Gastrointestinal physiology and digestive disorders in sleep

Digestive system and sleep is an excellent example of brain-body interaction. New advances in measuring techniques provide an opportunity to evaluate physiology that is dependent upon the sleep/wake state or circadian rhythm and potentially differentiate between normal and pathological conditions.

It has been demonstrated that sleep and circadian factors influence appetite, nutrient absorption, and metabolism. Disruption of sleep and circadian rhythms may increase vulnerability to digestive disorders, including reflux, ulcers, inflammatory bowel issues, irritable bowel disease, and gastrointestinal cancer.

Sleep deprivation and impaired sleep quality have been associated with poor health outcomes. Many patients experience sleep disturbances, which can increase the risk of medical conditions such as hypertension, obesity, stroke, and heart disease as well as increase overall mortality.

Proinflammatory cytokines, such as tumor necrosis factor, interleukin-1, and interleukin-6, have been associated with sleep dysfunction. Alterations in these cytokines have been seen in certain gastrointestinal diseases, such as gastroesophageal reflux disease, inflammatory bowel disease, liver disorders, and colorectal cancer. Sleep disorders have been linked to neurocognitive effects such as slower response time, impaired attention, and increased likelihood of falling asleep at work. Most studies suggest that the daily sleep requirement for adults is 7 to 9 hours per night.

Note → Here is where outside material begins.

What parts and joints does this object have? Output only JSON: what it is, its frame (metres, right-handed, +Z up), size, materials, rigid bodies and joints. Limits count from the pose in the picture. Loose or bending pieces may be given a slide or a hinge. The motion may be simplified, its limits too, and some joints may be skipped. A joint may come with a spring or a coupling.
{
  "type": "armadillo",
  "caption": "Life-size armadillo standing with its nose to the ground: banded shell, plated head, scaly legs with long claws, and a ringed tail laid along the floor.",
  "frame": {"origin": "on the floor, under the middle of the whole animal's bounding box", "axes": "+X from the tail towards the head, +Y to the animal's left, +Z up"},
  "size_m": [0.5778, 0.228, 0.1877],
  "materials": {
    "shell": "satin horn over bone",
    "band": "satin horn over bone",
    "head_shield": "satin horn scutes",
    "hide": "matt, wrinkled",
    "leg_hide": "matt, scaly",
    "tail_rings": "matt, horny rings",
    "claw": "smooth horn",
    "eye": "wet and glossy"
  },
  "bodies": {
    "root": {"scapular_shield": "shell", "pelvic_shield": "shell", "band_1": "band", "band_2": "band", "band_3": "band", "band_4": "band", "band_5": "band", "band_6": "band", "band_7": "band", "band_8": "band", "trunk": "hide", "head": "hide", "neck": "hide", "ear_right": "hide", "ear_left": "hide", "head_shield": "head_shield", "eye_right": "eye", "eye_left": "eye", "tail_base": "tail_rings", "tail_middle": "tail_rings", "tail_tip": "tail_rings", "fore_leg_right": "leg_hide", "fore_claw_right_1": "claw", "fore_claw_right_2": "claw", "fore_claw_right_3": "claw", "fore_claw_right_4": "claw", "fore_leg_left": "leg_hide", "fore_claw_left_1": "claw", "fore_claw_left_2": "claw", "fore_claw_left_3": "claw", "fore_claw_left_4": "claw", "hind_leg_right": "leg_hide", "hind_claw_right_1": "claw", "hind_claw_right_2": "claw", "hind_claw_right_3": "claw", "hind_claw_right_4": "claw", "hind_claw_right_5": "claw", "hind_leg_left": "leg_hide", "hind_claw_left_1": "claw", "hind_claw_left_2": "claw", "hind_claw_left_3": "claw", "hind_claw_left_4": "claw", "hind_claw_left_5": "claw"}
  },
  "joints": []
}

The connection between the brain and the gastrointestinal system is imperative to the regulation of the digestive tract and maintenance of the gut immune system.

The gut-brain axis works through mechanisms that involve immune activation, intestinal permeability, and enteroendocrine signaling. This bidirectional network involves the central nervous system (CNS), autonomic nervous system, and enteric nervous system (ENS). The network incorporates sympathetic and parasympathetic activity, which drive afferent signals through enteric and vagal pathways to the CNS and efferent signals from the CNS to the intestine. There are neural and hormonal influences that allow the brain to modulate the activity of intestinal cells such as interstitial cells of Cajal, enterochromaffin cells, and smooth muscle cells. This dynamic relationship between the brain and the gastrointestinal system involves feedback loops, which also influence the circadian rhythm and sleep regulation pathways. This suggests that there is a relationship between sleep disturbances and physiologic changes of the gastrointestinal tract.

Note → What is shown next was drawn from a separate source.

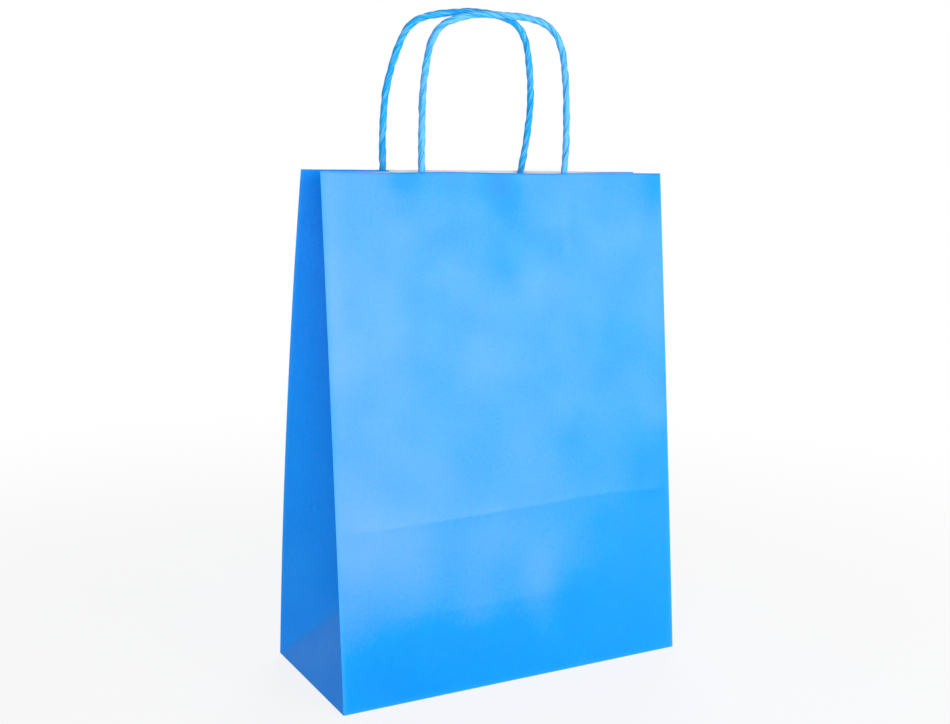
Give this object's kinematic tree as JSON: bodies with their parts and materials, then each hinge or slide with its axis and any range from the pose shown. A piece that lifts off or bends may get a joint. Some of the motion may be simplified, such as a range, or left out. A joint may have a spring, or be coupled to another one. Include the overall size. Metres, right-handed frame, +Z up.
{
  "type": "paper carrier bag",
  "caption": "Block-bottom paper carrier bag with folded side gussets and a pair of twisted paper cord handles glued inside the panels.",
  "frame": {"origin": "middle of the underside, on the surface that the bag stands on", "axes": "+Z up along the bag's height, +X across its width to the right, -Y out of the creased front panel"},
  "size_m": [0.22, 0.0962, 0.3775],
  "materials": {
    "blue_paper": "uncoated, dyed, smooth",
    "blue_cord": "tightly twisted, satin",
    "white_paper": "uncoated, matt"
  },
  "bodies": {
    "root": {"bag_body": "blue_paper", "front_handle": "blue_cord", "back_handle": "blue_cord", "front_patch_backing": "white_paper", "front_patch_cover": "white_paper", "back_patch_backing": "white_paper", "back_patch_cover": "white_paper"}
  },
  "joints": []
}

Obesity plays a significant role in multiple gastrointestinal disease processes, such as GERD, hepatic steatosis, and potentially colon cancer. Obesity is a major risk factor for sleep apnea, resulting in poor sleep, which can, in turn, lead to gastrointestinal disease. A strong focus on weight reduction can improve existing symptoms in patients with underlying gastrointestinal conditions. Furthermore, weight reduction can potentially reduce the risk of a patient developing certain disease states.